For instance, a server may transmit a single video signal to several receivers or a file server may simultaneously back up data stored thereon to several geographically separate locations. Multicasting is relatively easy to perform when the network nodes are connected in a tree topology. In networks which allow duplication of signals at nodes, a link need only carry at most a single copy of a multicast signal. All-optical nodes for instance, allow simple replication by splitting a first received optical signal into a pair of optical signals and thereafter amplifying the pair of optical signals. The SONET standard, for example, includes a multicasting standard.

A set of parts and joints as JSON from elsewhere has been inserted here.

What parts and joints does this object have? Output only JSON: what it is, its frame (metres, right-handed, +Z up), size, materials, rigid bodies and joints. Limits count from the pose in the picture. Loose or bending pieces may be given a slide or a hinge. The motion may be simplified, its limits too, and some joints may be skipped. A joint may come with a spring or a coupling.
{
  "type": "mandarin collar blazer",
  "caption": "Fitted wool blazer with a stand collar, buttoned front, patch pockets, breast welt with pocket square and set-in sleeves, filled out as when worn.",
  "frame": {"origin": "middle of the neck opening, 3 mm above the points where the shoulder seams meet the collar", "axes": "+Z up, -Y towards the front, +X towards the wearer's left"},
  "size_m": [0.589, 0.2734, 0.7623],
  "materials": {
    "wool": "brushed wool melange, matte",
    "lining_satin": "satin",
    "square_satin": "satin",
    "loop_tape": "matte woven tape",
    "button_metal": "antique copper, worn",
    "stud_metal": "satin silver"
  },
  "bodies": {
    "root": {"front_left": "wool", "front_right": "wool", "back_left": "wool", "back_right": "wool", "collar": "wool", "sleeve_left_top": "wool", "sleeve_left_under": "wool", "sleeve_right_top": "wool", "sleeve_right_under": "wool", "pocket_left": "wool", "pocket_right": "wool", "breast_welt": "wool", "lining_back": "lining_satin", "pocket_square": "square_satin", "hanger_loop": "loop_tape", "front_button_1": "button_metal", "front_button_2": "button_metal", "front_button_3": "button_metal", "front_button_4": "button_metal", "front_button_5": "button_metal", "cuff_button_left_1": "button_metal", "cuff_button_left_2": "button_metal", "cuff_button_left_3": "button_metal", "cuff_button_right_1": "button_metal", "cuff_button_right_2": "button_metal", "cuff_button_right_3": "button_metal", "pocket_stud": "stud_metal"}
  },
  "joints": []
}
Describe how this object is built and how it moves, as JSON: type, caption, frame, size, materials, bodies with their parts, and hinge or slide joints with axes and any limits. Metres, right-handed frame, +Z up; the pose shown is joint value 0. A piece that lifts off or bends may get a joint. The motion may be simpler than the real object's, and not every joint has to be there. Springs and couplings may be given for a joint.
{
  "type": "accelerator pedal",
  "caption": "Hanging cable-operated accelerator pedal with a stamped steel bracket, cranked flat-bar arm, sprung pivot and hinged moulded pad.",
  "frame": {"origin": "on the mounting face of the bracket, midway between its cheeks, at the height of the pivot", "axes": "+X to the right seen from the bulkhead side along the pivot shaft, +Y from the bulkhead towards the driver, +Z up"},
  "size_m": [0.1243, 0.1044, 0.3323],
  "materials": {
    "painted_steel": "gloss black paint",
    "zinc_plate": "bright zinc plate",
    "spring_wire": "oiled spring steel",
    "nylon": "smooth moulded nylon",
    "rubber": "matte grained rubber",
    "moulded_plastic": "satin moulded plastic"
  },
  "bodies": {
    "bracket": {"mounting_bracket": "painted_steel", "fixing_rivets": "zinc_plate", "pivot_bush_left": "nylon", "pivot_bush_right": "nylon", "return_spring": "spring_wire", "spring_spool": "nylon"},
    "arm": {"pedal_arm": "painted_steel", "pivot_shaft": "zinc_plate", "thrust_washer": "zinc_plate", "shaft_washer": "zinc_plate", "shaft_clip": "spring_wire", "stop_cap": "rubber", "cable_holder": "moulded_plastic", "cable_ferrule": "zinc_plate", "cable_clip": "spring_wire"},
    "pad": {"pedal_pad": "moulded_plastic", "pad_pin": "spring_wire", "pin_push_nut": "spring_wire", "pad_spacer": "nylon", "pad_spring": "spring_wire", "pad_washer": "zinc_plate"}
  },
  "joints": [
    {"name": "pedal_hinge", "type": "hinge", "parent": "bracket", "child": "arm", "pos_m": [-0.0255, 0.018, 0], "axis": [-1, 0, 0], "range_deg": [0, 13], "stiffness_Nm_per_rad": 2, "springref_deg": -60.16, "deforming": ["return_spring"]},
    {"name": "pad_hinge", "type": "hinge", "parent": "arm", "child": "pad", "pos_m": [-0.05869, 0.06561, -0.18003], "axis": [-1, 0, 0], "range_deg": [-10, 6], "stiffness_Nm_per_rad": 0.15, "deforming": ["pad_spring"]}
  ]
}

If a network is provided having a tree topology and an edge failure occurs in a tree originating at some source node S, all the nodes in the tree which were connected to the source node S that are not downstream of that failure are still connected by the same tree. The nodes of the tree which are downstream of the failure, however, are no longer connected owing to the edge failure. Complete functionality is restored to the network by re-connecting to the source node S the nodes that were downstream of the failure.
It would, therefore, be desirable to provide a network having a redundant tree topology in which such re-connection is possible for both link and node failures. It would also be desirable to provide a means for constructing a tree topology on any node or edge redundant network so that failure of a node or edge does not disconnect any node from the network.